Over the last couple of years, I’ve come to a creeping realisation that Robbie Basho is one of my favourite artists. It’s been a relatively slow process because the albums by this mysterious Baltimore-born acoustic guitarist and songwriter are still only patchily available. His 1978 album Visions of the Country (my gateway dose) is the most readily found on vinyl thanks to a reissue in 2013, while Bonn ist Supreme – a live recording from 1981 – and Bashovia, a compilation of key tracks from his 1960s albums, are the only ones you’ll find to stream.

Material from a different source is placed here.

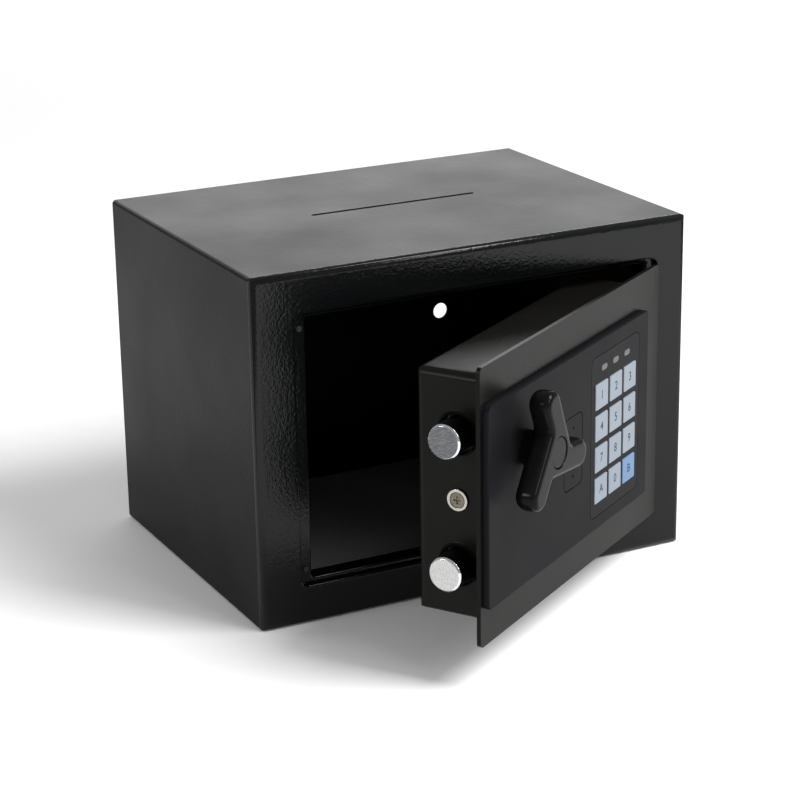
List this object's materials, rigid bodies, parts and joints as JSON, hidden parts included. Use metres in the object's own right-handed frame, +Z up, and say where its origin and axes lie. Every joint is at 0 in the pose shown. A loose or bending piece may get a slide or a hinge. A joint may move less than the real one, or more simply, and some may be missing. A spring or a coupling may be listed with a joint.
{
  "type": "coin bank safe",
  "caption": "Small black steel safe used as a coin bank: coin slot in the top, hinged door with keypad, three-finger handle and two locking bolts.",
  "frame": {"origin": "middle of the case's footprint, on its underside", "axes": "+Z up; the door faces -Y; its hinge is on the +X side"},
  "size_m": [0.23, 0.2801, 0.17],
  "materials": {
    "case_paint": "satin black powder coat, fine texture",
    "frame_paint": "gloss black powder coat with an orange-peel texture",
    "door_paint": "satin black powder coat",
    "panel_plastic": "charcoal ABS, fine satin texture",
    "handle_plastic": "black ABS, semi-gloss",
    "label_film": "dark grey polyester overlay",
    "key_grey": "pale grey-blue silicone",
    "key_blue": "light blue silicone",
    "lens_plastic": "frosted grey acrylic",
    "bolt_chrome": "chrome plated, turned end faces",
    "zinc_steel": "zinc plated sheet",
    "bright_steel": "turned and plated steel",
    "brass": "turned brass",
    "nylon": "natural nylon",
    "coil_tape": "winding under amber tape",
    "board_green": "green solder mask",
    "cable_grey": "grey ribbon cable",
    "inner_plastic": "black ABS",
    "battery_can": "printed can with no lettering",
    "bumper_rubber": "black rubber dots",
    "mat_felt": "dark grey needle felt",
    "button_red": "red ABS"
  },
  "bodies": {
    "case": {"case_shell": "case_paint", "back_panel": "case_paint", "front_frame": "frame_paint", "floor_mat": "mat_felt", "hinge_brackets": "zinc_steel", "hinge_pins": "bright_steel", "door_bumpers": "bumper_rubber"},
    "door": {"door_plate": "door_paint", "door_pan": "door_paint", "hinge_arms": "door_paint", "keypad_panel": "panel_plastic", "keypad_label": "label_film", "indicator_lenses": "lens_plastic", "lock_cap": "panel_plastic", "lock_housing": "zinc_steel", "bolt_bracket": "zinc_steel", "bolt_bushes": "nylon", "slide_posts": "bright_steel", "spindle_bush": "brass", "solenoid_frame": "zinc_steel", "solenoid_coil": "coil_tape", "main_board": "board_green", "keypad_board": "board_green", "ribbon_cable": "cable_grey", "battery_holder": "inner_plastic", "batteries": "battery_can", "battery_cover": "inner_plastic", "side_screw": "bolt_chrome", "screw_washer": "bolt_chrome", "panel_screws": "bright_steel"},
    "bolts": {"bolt_carriage": "zinc_steel", "upper_bolt": "bolt_chrome", "lower_bolt": "bolt_chrome", "bolt_screws": "bright_steel"},
    "handle": {"handle": "handle_plastic", "handle_cap": "handle_plastic", "handle_spindle": "bright_steel", "crank_disc": "zinc_steel", "crank_screw": "bright_steel"},
    "plunger": {"plunger": "bright_steel", "plunger_spring": "bright_steel"},
    "lock_core": {"lock_plug": "brass", "lock_tail": "zinc_steel"},
    "reset": {"reset_button": "button_red"},
    "key_1": {"key_1": "key_grey"},
    "key_2": {"key_2": "key_grey"},
    "key_3": {"key_3": "key_grey"},
    "key_4": {"key_4": "key_grey"},
    "key_5": {"key_5": "key_grey"},
    "key_6": {"key_6": "key_grey"},
    "key_7": {"key_7": "key_grey"},
    "key_8": {"key_8": "key_grey"},
    "key_9": {"key_9": "key_grey"},
    "key_a": {"key_a": "key_grey"},
    "key_0": {"key_0": "key_grey"},
    "key_b": {"key_b": "key_blue"}
  },
  "joints": [
    {"name": "door_swing", "type": "hinge", "parent": "case", "child": "door", "pos_m": [0.1005, -0.0805, 0.085], "axis": [0, 0, 1], "range_deg": [-33, 62]},
    {"name": "handle_turn", "type": "hinge", "parent": "door", "child": "handle", "pos_m": [-0.01824, -0.1749, 0.1015], "axis": [-0.5446, 0.8387, 0], "range_deg": [0, 60]},
    {"name": "bolt_slide", "type": "slide", "parent": "door", "child": "bolts", "axis": [0.8387, 0.5446, 0], "range_m": [0, 0.0125]},
    {"name": "plunger_slide", "type": "slide", "parent": "door", "child": "plunger", "axis": [0, 0, 1], "range_m": [-0.005, 0], "stiffness_N_per_m": 100, "deforming": ["plunger_spring"]},
    {"name": "lock_turn", "type": "hinge", "parent": "door", "child": "lock_core", "pos_m": [0.01456, -0.14168, 0.0845], "axis": [-0.5446, 0.8387, 0], "range_deg": [0, 90]},
    {"name": "reset_press", "type": "slide", "parent": "door", "child": "reset", "axis": [0.5446, -0.8387, 0], "range_m": [0, 0.0005], "stiffness_N_per_m": 400},
    {"name": "key_1_press", "type": "slide", "parent": "door", "child": "key_1", "axis": [-0.5446, 0.8387, 0], "range_m": [0, 0.0006], "stiffness_N_per_m": 500},
    {"name": "key_2_press", "type": "slide", "parent": "door", "child": "key_2", "axis": [-0.5446, 0.8387, 0], "range_m": [0, 0.0006], "stiffness_N_per_m": 500},
    {"name": "key_3_press", "type": "slide", "parent": "door", "child": "key_3", "axis": [-0.5446, 0.8387, 0], "range_m": [0, 0.0006], "stiffness_N_per_m": 500},
    {"name": "key_4_press", "type": "slide", "parent": "door", "child": "key_4", "axis": [-0.5446, 0.8387, 0], "range_m": [0, 0.0006], "stiffness_N_per_m": 500},
    {"name": "key_5_press", "type": "slide", "parent": "door", "child": "key_5", "axis": [-0.5446, 0.8387, 0], "range_m": [0, 0.0006], "stiffness_N_per_m": 500},
    {"name": "key_6_press", "type": "slide", "parent": "door", "child": "key_6", "axis": [-0.5446, 0.8387, 0], "range_m": [0, 0.0006], "stiffness_N_per_m": 500},
    {"name": "key_7_press", "type": "slide", "parent": "door", "child": "key_7", "axis": [-0.5446, 0.8387, 0], "range_m": [0, 0.0006], "stiffness_N_per_m": 500},
    {"name": "key_8_press", "type": "slide", "parent": "door", "child": "key_8", "axis": [-0.5446, 0.8387, 0], "range_m": [0, 0.0006], "stiffness_N_per_m": 500},
    {"name": "key_9_press", "type": "slide", "parent": "door", "child": "key_9", "axis": [-0.5446, 0.8387, 0], "range_m": [0, 0.0006], "stiffness_N_per_m": 500},
    {"name": "key_a_press", "type": "slide", "parent": "door", "child": "key_a", "axis": [-0.5446, 0.8387, 0], "range_m": [0, 0.0006], "stiffness_N_per_m": 500},
    {"name": "key_0_press", "type": "slide", "parent": "door", "child": "key_0", "axis": [-0.5446, 0.8387, 0], "range_m": [0, 0.0006], "stiffness_N_per_m": 500},
    {"name": "key_b_press", "type": "slide", "parent": "door", "child": "key_b", "axis": [-0.5446, 0.8387, 0], "range_m": [0, 0.0006], "stiffness_N_per_m": 500}
  ],
  "couplings": [
    {"joint": "handle_turn", "follows": "bolt_slide", "rad_per_m": 83.776}
  ]
}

Three more Basho albums are available only on CD from Ace Records, including his 1965 debut album, The Seal of the Blue Lotus, and two records he cut for Vanguard Records in the early 1970s: The Voice of an Eagle (which I’ve yet to get) and the record that’s dominated my listening in the early days of 2017: Zarthus.
Self-described as “an LP of Persian, Arabic, Western Themes, woven together into a single ‘Fabric D’Amour’ to cover the barren manekin [sic] of modern times”, it comprises six deeply spiritual songs – the last of which, at just short of 20 minutes, would have taken up a whole side of the original vinyl.
Like his contemporary John Fahey, Basho is known for bringing raga-inspired structures to his 6- and 12-string guitar playing, but Zarthus is the most explicitly eastern-sounding of all his recordings that I’ve heard so far, with Ramnad V Raghavan playing the mridangam – a south Indian drum – on all of the first five tracks.
Beautiful as all five of these undoubtedly are, however, it’s the epic closer, ‘Rhapsody in Druz’, that lifts this pearl of an album into the stratosphere. Basho abandons his guitar here in favour of piano, backing his wrenchingly emotional baritone incantations with rippling washes of ecstatic chords. Imagine a shamanistic Antony Hegarty bellowing prayers to the sky, elevated ever upwards by surges of Lubomyr Melnyk-like keyboard work and you’ll get a glimpse of the rarified musical realms where this climax to Zarthus takes us.
The only comment on the discogs page for this album suggests that “‘Rhapsody in Druz’ must be one of the all time high points in the history of recorded music”, while a comment on the song’s YouTube page says of Basho: “A pure genius…I’m speechless…he must have been from another universe!” Though they may sound hyperbolic, these remarks get at some of my own wonder at the power that Basho summons on this song – and just how far outside other singer-songwriter trends it seems to sit. This album and song are precisely nothing like Dylan, Neil Young or any of the more modern alt country artists who – in far more timid ways – have attempted to encapsulate something about the American landscape in their work. It’s nothing like Fahey really either.
Nor – despite all this talk of eastern instrumentation, side-long tracks and the threatening pomposity of its stated theme – is Zarthus anything like certain cosmically themed albums that emerged from the prog scene around the same time. It would be easy to say, instead, that Basho’s work exists inside a vacuum, except that his music overwhelmingly evokes the openness of mountains, rivers, forests and the vast firmament overhead.
There’s a bit just over six minutes into ‘Rhapsody in Druz’ that momentarily evokes some of mounting melodrama of Gorecki’s emotionally intense third symphony, and perhaps melodrama would be the word here too. By the time, 18 minutes in, Basho is wailing “Bonjour, mon dieu! Voici, mon coeur!” – turning to French in the song’s final moments for reasons that only he knew – you might almost laugh at the earnest, out-of-time, all-or-nothingness of it all, were it not that (to paraphrase Kris Needs’ indispensable liner notes) he’s bringing down the angels as he plays.